チェーンとロープ

 チェーンは1個ずつ金属を輪にし、溶接して作ってある。じっくりと見ていると、なかなか精巧にできていることに感心する。大型のチェーンは、家庭ではほとんど使うことがない。しかし、これを見ていると、無性に欲しくなってきた。決して振り回して遊ぼうというのではない。そんな危険なことをする不良オヤジではない。チェーンは堅い金属が自由に動き、かつ強度はそのままという優れものである。もし、どちらかの特性をなくすことができたらどうなるか? いろいろと考えてみたが、強度をなくす方法は考えつかなかった。では、自由に動かなくなったらどうなるのか? 本来自由に動かせるものが、固定されてしまったらどう感じるか? これは簡単である。早速、それを試してみた。チェーンを1m購入し、気合を注入する。元々がだらりとした製品で、緊張感が全く感じられない。気合を注入すること2時間。ようやく、だらりとしたチェーンにもやる気が見え始めた。ゆっくりではあるが確実に地面をつかみ、そこからの立ち上がり部分が徐々に緊張感を持ち始めた。そのあとは見る見るうちにしなやかな曲線を描き出した。最後はくるりと輪になった。出来上がったものに錆止め用の黒のスプレーを吹き付けて完成である。輪の部分にワインを差し込んでワインサーバーにしようかとも思ったが、狭い食卓に置くと苦情が出そうである。ではどうするか? 幸いにもわが家には多くの“植木瓶”がある。それを差し込み、花を植えればいい植木瓶サーバーになる。
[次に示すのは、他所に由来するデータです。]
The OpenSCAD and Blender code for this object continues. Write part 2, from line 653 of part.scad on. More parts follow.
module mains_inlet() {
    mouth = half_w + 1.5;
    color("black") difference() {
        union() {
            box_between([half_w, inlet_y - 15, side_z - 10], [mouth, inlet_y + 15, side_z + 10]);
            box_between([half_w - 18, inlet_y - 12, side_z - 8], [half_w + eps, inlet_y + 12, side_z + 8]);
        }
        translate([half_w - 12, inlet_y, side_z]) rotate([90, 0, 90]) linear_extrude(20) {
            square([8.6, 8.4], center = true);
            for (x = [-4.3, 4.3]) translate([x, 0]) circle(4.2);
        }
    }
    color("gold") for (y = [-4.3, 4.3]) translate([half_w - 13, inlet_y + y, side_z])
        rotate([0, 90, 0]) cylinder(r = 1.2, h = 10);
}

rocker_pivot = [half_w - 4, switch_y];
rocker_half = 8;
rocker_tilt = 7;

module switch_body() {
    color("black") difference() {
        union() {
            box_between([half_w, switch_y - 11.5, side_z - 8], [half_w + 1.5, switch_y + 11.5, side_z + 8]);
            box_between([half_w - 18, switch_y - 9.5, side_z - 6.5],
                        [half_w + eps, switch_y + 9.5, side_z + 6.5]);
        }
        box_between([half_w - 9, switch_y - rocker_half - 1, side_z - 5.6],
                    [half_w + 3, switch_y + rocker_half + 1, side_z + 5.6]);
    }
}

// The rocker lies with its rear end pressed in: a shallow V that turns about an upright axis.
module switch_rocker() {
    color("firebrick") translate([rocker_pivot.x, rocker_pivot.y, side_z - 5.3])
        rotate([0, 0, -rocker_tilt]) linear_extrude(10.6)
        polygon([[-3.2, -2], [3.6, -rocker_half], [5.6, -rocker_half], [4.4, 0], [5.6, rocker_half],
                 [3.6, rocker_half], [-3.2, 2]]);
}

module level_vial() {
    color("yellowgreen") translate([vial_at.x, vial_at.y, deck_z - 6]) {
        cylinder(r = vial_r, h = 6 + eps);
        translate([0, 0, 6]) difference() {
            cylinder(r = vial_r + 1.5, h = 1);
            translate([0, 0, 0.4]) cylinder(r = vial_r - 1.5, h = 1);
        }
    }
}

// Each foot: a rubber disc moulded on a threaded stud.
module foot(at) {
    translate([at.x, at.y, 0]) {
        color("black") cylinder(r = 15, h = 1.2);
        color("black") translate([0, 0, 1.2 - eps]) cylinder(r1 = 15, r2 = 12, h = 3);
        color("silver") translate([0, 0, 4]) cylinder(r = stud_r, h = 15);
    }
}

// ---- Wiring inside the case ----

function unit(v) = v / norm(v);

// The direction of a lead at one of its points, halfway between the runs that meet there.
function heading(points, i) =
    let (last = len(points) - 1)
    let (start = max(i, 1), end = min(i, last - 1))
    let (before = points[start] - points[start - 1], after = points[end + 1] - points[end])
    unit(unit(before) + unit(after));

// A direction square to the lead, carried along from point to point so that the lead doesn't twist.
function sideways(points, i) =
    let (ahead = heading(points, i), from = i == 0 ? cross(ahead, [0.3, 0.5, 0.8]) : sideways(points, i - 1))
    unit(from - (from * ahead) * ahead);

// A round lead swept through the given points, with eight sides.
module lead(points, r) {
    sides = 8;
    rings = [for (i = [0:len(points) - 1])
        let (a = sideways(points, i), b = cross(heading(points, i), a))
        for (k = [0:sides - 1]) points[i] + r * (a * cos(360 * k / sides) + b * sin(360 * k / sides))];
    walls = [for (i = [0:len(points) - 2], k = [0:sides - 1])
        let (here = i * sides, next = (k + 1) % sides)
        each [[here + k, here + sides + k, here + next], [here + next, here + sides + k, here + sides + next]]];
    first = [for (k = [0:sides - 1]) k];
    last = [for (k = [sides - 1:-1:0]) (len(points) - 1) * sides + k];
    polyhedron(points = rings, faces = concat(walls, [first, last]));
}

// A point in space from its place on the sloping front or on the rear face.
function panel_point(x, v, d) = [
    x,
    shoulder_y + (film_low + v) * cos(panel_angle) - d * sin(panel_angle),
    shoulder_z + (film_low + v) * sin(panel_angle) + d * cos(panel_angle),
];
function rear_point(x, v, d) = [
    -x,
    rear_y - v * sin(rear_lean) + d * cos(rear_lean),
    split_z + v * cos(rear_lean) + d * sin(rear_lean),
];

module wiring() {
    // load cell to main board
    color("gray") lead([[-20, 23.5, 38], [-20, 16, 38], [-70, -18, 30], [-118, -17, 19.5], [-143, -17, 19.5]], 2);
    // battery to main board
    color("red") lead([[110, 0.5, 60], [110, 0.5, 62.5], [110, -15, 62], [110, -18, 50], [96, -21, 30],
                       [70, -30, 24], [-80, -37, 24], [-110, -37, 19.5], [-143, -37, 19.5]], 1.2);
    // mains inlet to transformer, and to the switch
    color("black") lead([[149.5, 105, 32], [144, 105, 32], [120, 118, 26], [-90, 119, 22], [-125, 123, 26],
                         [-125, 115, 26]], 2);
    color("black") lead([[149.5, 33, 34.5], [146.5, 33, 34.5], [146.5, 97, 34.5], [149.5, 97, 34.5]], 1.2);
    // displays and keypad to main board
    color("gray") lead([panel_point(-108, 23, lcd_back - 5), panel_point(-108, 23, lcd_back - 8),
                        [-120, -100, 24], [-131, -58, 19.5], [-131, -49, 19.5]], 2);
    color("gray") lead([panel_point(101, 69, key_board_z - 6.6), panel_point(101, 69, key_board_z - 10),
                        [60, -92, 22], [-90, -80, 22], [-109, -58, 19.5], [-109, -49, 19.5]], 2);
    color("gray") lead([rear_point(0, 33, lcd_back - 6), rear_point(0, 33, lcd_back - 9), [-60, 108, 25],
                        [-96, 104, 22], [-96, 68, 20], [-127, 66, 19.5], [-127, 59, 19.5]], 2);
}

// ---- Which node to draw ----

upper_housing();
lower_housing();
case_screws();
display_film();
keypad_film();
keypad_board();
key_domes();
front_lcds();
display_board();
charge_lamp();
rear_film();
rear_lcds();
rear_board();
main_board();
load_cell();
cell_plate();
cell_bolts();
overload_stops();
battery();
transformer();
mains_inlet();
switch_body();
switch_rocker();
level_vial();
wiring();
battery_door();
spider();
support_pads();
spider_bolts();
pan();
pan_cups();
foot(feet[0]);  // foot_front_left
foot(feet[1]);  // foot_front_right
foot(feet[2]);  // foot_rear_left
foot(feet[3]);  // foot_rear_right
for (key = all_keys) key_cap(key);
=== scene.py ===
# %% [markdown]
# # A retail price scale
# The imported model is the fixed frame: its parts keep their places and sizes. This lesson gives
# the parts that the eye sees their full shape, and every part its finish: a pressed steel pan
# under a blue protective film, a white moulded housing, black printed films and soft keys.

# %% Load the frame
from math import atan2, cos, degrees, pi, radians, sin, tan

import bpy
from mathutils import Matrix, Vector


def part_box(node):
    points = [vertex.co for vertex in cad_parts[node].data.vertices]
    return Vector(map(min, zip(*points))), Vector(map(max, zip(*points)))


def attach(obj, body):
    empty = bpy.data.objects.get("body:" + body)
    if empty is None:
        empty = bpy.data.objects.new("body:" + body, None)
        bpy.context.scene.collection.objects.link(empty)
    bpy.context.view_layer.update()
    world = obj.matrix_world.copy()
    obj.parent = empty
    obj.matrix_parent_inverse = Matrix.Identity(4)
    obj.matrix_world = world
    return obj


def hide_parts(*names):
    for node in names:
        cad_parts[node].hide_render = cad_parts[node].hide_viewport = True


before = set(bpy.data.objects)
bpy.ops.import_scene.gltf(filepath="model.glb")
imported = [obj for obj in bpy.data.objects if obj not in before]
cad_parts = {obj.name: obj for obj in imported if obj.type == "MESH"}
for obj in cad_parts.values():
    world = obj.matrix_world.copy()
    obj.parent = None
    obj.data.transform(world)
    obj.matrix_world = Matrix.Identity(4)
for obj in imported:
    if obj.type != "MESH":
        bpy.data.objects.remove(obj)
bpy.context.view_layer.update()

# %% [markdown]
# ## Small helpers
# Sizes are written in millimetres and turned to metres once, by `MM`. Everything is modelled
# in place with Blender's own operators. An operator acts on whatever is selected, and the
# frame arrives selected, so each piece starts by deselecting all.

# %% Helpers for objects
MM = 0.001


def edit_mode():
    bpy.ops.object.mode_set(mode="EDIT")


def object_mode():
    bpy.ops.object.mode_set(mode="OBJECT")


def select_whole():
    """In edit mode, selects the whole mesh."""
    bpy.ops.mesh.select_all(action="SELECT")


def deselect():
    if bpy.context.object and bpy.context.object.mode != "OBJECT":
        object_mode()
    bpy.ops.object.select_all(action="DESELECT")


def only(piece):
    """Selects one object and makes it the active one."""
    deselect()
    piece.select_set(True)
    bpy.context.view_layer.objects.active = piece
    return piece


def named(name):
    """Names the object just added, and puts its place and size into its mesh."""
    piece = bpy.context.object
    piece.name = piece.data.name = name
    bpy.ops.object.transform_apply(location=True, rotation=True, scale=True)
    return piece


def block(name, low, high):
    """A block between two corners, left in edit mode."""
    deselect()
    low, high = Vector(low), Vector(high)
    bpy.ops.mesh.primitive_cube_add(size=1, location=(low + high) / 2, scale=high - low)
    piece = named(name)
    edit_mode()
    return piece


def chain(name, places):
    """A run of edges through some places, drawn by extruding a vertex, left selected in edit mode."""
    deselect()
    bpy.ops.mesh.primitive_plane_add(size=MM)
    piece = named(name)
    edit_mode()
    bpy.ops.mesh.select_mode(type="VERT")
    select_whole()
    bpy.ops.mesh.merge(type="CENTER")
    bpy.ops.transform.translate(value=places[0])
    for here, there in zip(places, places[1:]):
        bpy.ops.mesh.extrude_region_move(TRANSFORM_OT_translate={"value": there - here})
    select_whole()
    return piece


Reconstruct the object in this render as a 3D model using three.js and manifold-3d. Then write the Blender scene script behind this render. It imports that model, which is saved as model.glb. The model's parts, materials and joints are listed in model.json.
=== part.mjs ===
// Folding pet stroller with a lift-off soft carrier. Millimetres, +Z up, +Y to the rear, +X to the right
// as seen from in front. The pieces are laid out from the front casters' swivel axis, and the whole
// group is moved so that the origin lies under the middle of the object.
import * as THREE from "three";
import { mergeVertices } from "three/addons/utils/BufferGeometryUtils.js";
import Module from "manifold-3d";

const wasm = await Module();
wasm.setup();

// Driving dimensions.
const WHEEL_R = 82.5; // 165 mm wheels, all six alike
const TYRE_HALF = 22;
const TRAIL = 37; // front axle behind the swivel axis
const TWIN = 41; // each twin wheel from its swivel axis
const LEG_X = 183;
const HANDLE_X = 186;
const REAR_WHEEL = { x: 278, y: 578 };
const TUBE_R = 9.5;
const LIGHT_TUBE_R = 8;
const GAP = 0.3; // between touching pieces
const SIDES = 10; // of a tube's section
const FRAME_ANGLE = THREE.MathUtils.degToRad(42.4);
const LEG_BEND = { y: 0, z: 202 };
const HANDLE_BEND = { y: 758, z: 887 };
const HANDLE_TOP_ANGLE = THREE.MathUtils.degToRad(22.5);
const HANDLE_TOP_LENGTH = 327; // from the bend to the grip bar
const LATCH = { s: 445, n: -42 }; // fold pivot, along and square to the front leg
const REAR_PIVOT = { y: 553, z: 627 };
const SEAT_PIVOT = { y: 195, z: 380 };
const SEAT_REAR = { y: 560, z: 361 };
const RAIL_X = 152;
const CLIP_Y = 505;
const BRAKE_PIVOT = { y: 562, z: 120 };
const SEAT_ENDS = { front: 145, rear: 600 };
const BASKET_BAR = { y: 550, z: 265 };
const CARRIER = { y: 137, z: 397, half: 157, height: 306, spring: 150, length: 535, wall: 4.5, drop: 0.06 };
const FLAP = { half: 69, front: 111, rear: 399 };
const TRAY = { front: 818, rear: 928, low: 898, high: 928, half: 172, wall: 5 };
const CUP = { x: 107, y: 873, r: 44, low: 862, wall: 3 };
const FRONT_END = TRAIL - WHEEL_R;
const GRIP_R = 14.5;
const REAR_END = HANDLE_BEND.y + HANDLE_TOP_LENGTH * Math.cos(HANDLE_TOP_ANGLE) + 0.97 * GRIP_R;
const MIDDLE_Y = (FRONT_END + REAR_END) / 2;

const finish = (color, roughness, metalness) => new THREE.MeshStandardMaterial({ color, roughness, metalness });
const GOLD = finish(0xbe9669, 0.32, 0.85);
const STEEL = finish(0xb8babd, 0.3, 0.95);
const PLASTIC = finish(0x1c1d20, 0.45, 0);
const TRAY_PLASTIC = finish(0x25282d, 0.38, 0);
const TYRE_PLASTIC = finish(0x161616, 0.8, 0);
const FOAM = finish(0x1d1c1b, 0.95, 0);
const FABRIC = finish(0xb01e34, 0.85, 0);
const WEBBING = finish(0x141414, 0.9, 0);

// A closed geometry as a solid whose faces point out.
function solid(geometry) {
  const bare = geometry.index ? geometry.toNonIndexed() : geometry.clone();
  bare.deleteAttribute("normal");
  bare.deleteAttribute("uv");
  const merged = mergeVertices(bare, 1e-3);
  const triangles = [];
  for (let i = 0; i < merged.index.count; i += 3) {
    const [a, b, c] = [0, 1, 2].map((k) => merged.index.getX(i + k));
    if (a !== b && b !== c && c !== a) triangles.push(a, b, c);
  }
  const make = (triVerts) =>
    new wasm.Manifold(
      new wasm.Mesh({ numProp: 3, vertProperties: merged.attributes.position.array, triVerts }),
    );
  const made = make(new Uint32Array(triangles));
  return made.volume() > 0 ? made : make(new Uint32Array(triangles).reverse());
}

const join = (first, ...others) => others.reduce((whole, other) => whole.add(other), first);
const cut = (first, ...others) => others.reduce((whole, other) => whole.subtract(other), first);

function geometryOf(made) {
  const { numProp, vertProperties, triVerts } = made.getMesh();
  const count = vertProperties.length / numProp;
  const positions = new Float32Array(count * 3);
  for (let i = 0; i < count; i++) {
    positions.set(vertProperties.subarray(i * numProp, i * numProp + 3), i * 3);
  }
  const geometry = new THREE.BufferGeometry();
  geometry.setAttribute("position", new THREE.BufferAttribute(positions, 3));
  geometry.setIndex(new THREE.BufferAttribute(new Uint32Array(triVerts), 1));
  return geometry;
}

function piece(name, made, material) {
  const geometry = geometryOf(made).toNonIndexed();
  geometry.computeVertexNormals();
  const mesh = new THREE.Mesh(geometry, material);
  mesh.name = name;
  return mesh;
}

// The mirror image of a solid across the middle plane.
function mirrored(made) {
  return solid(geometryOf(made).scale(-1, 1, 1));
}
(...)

 チェーンに比べると、ロープは簡単なものである。ちょっと気合を入れるだけで、シャッキーン、と棒状になった。あとはそれを好みの形に曲げるだけである。こちらは金属と違って、硬度がやや不足気味である。とても植木瓶を支えるだけのパワーがない。こちらはわがアトリエのマスコットを吊り下げることとした。

 また、アトリエ周りがにぎやかになった。